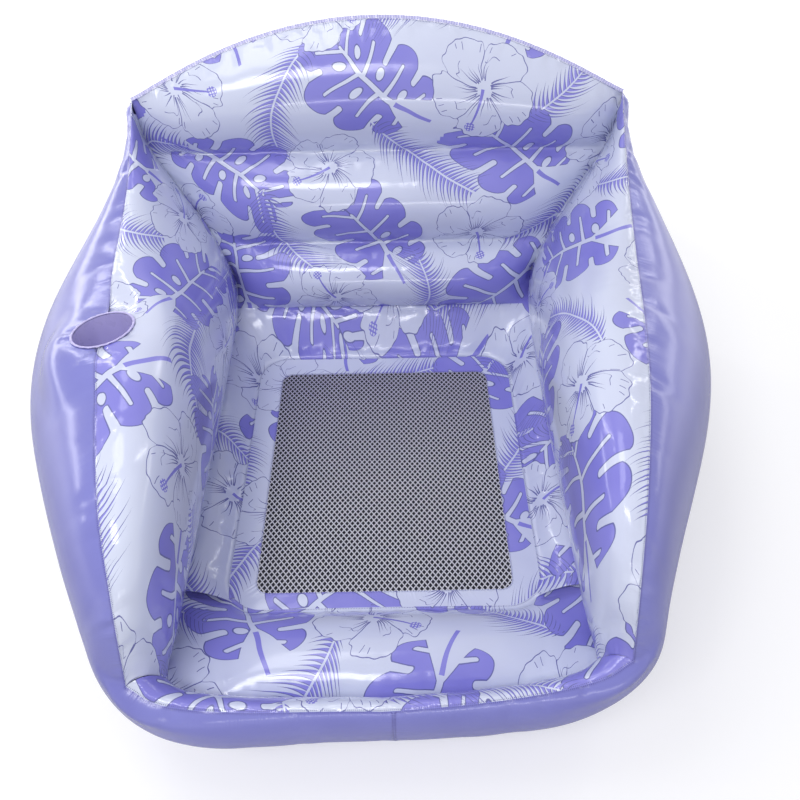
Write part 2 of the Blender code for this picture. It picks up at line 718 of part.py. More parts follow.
def make_net(build):
    """The seat's net: a flat sheet with staggered diamond gaps inside a plain welded margin."""
    curve = bpy.data.curves.new("mesh_panel", "CURVE")
    curve.dimensions = "2D"
    curve.fill_mode = "BOTH"
    curve.extrude = MESH_THICKNESS / 2

    def outline(points):
        spline = curve.splines.new("POLY")
        spline.points.add(len(points) - 1)
        for point, (across, along) in zip(spline.points, points):
            point.co = (across, along, 0, 1)
        spline.use_cyclic_u = True

    outline(opening_loop(MESH_TUCK) - (0, SEAT_ALONG))
    half = NET_PITCH / 2 - NET_STRAND / math.sqrt(2)
    columns = int((MESH_WIDTH - NET_STRAND) / NET_PITCH)
    rows = int((MESH_LENGTH - NET_STRAND) / NET_PITCH)
    for shift in (0, 1):
        for column in range(columns - shift):
            for row in range(rows - shift):
                across = (column - (columns - 1 - shift) / 2) * NET_PITCH
                along = (row - (rows - 1 - shift) / 2) * NET_PITCH
                outline([(across + half, along), (across, along + half), (across - half, along),
                         (across, along - half)])
    piece = build.add("mesh_panel", curve, "seat_mesh")
    piece.location = (0, SEAT_ALONG, SEAT_HEIGHT)


def make_cup_holder(build, wall, cover):
    place, axis = cup_place()
    matrix = Matrix.Translation(Vector(place)) @ Matrix.Rotation(-CUP_TILT, 4, "X")
    mouth = build.empty("cup_holder_mouth", build.frame, matrix)
    hole = build.cutter("cup_holder_cut", CUP_RADIUS + GAP, -CUT_OVERRUN, CUT_OVERRUN, mouth)
    build.combine(wall, hole, "DIFFERENCE")
    build.combine(cover, hole, "DIFFERENCE")
    tip = CUP_RADIUS - CUP_TAPER
    inner, outer = CUP_RADIUS - CUP_WALL, CUP_RADIUS + CUP_LIP
    sleeve = ((CUP_RADIUS, SKIN), (tip, -CUP_DEPTH), (tip - CUP_WALL, -CUP_DEPTH), (inner, SKIN))
    build.turned("cup_holder_sleeve", sleeve, "cup_vinyl", mouth, ROUND_STEPS, closed=True)
    rim = tip - CUP_WALL - GAP
    base = ((0, CUP_WALL - CUP_DEPTH), (rim, CUP_WALL - CUP_DEPTH), (rim, -CUP_DEPTH), (0, -CUP_DEPTH))
    build.turned("cup_holder_base", base, "cup_vinyl", mouth, ROUND_STEPS)
    low = SKIN + GAP
    high = low + CUP_LIP_THICKNESS
    lip = ((outer - CUP_LIP_THICKNESS / 2, high), (outer, (low + high) / 2), (outer, low), (inner, low),
           (inner, high))
    build.turned("cup_holder_lip", lip, "cup_vinyl", mouth, ROUND_STEPS, closed=True)


def make_flange(build):
    """Thin weld margin that stands along the top of the back."""
    arch = widened(back_arch(2 * BACK_COLUMNS)[::-1])
    lean = Vector((0, BACK_TOP_REACH - BACK_CORNER_REACH, BACK_HEIGHT - BACK_CORNER_HEIGHT)).normalized()
    tangent = np.gradient(arch, axis=0)
    up = np.cross(np.cross(tangent, lean), tangent)
    up /= np.linalg.norm(up, axis=1)[:, None]
    low = arch + up * (SKIN + GAP)
    grid = np.stack([low, low + up * FLANGE_HEIGHT])[:, 1:-1]
    flange = build.skin("back_weld_flange", grid, "wall_vinyl", side=0)
    flange.modifiers["sheet"].thickness = FLANGE_THICKNESS


def panel_place(row, side):
    """Frame of one flat facet of the rear wall, and how far its corners stand off its plane."""
    grid = wall_grid()
    column = FRONT_COLUMNS + ARM_COLUMNS + VALVE_COLUMN
    corners = [grid[row + down, column + over] for down, over in ((0, 0), (0, 1), (1, 1), (1, 0))]
    corners = [Vector(corner * (side, 1, 1)) for corner in corners]
    centre = sum(corners, Vector()) / 4
    normal = (corners[2] - corners[0]).cross(corners[3] - corners[1]).normalized()
    if normal.y < 0:
        normal.negate()
    across = Vector((0, 0, 1)).cross(normal).normalized()
    turn = Matrix((across, normal.cross(across), normal)).transposed().to_4x4()
    standoff = max(abs((corner - centre).dot(normal)) for corner in corners)
    return Matrix.Translation(centre) @ turn, standoff


def make_valve(build, prefix, row, side, wall):
    """Socket welded into the rear wall; the stem, flap, cap and strap are set about their joints."""
    matrix, standoff = panel_place(row, side)
    seat = build.empty(prefix + "_valve_seat", build.frame, matrix)
    low = standoff + SKIN + GAP
    high = low + SOCKET_FLANGE_THICKNESS
    tube = SOCKET_BORE + SOCKET_WALL
    hole = build.cutter(prefix + "_valve_cut", tube + GAP, -CUT_OVERRUN, CUT_OVERRUN, seat)
    build.combine(wall, hole, "DIFFERENCE")
    socket = ((SOCKET_FLANGE_RADIUS, high), (SOCKET_FLANGE_RADIUS, low), (tube, low), (tube, -SOCKET_DEPTH),
              (SOCKET_BORE, -SOCKET_DEPTH), (SOCKET_BORE, high))
    build.turned(prefix + "_valve_socket", socket, "valve_vinyl", seat, SMALL_ROUND_STEPS, closed=True)
    stem_foot = high + GAP
    make_stem(build, prefix, seat, stem_foot)
    make_cap(build, prefix, seat, stem_foot + STEM_COLLAR_THICKNESS + GAP)


def make_stem(build, prefix, seat, foot):
    """Sliding tube with a collar; its origin is on the slide's axis at the collar's foot."""
    outer = SOCKET_BORE - STEM_CLEARANCE
    inner = outer - STEM_WALL
    top = STEM_COLLAR_THICKNESS
    stem = build.empty(prefix + "_valve_slide", seat, Matrix.Translation((0, 0, foot)))
    profile = ((STEM_COLLAR_RADIUS, top), (STEM_COLLAR_RADIUS, 0), (outer, 0), (outer, -STEM_LENGTH),
               (inner, -STEM_LENGTH), (inner, top))
    build.turned(prefix + "_valve_stem", profile, "valve_vinyl", stem, SMALL_ROUND_STEPS, closed=True)
    strap_start = STEM_COLLAR_RADIUS + GAP
    build.box(prefix + "_valve_strap", (strap_start, -STRAP_WIDTH / 2, top - STRAP_THICKNESS),
              (HINGE_REACH, STRAP_WIDTH / 2, top), "valve_vinyl", stem)
    flap_top = -STEM_LENGTH - GAP
    flap_radius = outer - STEM_CLEARANCE
    hinge = build.empty(prefix + "_valve_flap_hinge", stem, Matrix.Translation((-flap_radius, 0, flap_top)))
    flap = ((0, 0), (flap_radius, 0), (flap_radius, -FLAP_THICKNESS), (0, -FLAP_THICKNESS))
    disc = build.turned(prefix + "_valve_flap", flap, "valve_vinyl", hinge, SMALL_ROUND_STEPS)
    disc.location.x = flap_radius


def make_cap(build, prefix, seat, foot):
    """Tapered plug with a flat head and a tab, about the living hinge of its strap."""
    hinge = build.empty(prefix + "_valve_cap_hinge", seat, Matrix.Translation((HINGE_REACH, 0, foot)))
    plug = SOCKET_BORE - STEM_CLEARANCE - STEM_WALL - STEM_CLEARANCE
    tip = plug * PLUG_TIP_SHARE
    profile = ((0, CAP_THICKNESS), (CAP_RADIUS, CAP_THICKNESS), (CAP_RADIUS, 0), (plug, 0),
               (tip, -PLUG_LENGTH), (0, -PLUG_LENGTH))
    cap = build.turned(prefix + "_valve_cap", profile, "valve_vinyl", hinge, SMALL_ROUND_STEPS)
    cap.location.x = -HINGE_REACH
    tab = build.box(prefix + "_valve_tab", (CAP_RADIUS / 2, -STRAP_WIDTH / 2, 0),
                    (HINGE_REACH - GAP, STRAP_WIDTH / 2, CAP_THICKNESS), "valve_vinyl", cap)
    build.as_cutter(tab)
    build.combine(cap, tab, "UNION")


def main():
    build = Builder()
    left_wall, right_wall = make_walls(build)
    left_cover = make_covers(build)
    make_seat(build)
    make_mesh_frames(build)
    make_net(build)
    make_inner_sheets(build)
    make_flange(build)
    make_cup_holder(build, left_wall, left_cover)
    make_valve(build, "upper", UPPER_VALVE_ROW, 1, right_wall)
    make_valve(build, "lower", LOWER_VALVE_ROW, -1, left_wall)


main()
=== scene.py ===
"""Dresses the inflatable pool chair: swollen vinyl skins, a net seat, a cup holder and two air valves."""

import json
import math
from functools import partialmethod

import bmesh
import bpy
import numpy as np
from mathutils import Matrix, Vector

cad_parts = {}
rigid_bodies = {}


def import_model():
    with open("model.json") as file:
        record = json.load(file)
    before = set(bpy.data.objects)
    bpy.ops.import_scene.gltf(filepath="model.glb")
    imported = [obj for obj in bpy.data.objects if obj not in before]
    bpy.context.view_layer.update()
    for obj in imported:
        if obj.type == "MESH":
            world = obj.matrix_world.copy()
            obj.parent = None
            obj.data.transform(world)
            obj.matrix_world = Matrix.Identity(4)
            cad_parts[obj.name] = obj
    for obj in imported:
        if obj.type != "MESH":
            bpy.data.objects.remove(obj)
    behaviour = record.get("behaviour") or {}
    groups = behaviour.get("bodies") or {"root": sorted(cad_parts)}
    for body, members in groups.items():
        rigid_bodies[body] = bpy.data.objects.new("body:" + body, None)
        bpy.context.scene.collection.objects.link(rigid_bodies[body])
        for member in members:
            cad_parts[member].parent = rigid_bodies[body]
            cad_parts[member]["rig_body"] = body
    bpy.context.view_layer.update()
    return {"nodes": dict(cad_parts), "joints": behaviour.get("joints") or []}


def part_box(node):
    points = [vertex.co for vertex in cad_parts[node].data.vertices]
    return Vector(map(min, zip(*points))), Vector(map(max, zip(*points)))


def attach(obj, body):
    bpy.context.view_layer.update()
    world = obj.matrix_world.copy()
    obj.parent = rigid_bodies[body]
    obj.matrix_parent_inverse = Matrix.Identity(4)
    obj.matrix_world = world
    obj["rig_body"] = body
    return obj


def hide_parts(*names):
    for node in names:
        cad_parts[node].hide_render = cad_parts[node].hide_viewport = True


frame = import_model()

# Outer wall
# The glossy violet vinyl round the outside: two long strips joined by upright lap welds at front and back.
# It is welded to the printed covers along the rim and to the sole along the foot, and air swells it between.
RIM_HALF_WIDTH = 0.395
HALF_DEPTH = 0.530
BACK_HEIGHT = 0.640
BACK_CORNER = (0.415, 0.545)
BACK_TOP_REACH = 0.485
ARCH_RISE = 0.132
WALL_BULGE = 0.135
FOOT_HEIGHT = 0.036
SEAT_ALONG = 0.015
FILM = 0.0004
MERGE = FILM / 40
WALL_STEP = 0.0045
WELD_WIDTH = 0.004
WALL_ROWS = 80
# The blur that rounds the wall's plan is full between these shares of the way in from the rim and the foot
SOFTENING = 0.050
SOFT_FROM_RIM = 0.35
SOFT_FROM_FOOT = 0.12
CURVE_SAMPLES = 600
FULL_SHARE = 0.12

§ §

Quote the data above from the line containing "points = [vertex.co" to the line containing "obj.parent = rigid_bodies[body]", inclusive, and stop.

◆ Task answer ◆
    points = [vertex.co for vertex in cad_parts[node].data.vertices]
    return Vector(map(min, zip(*points))), Vector(map(max, zip(*points)))


def attach(obj, body):
    bpy.context.view_layer.update()
    world = obj.matrix_world.copy()
    obj.parent = rigid_bodies[body]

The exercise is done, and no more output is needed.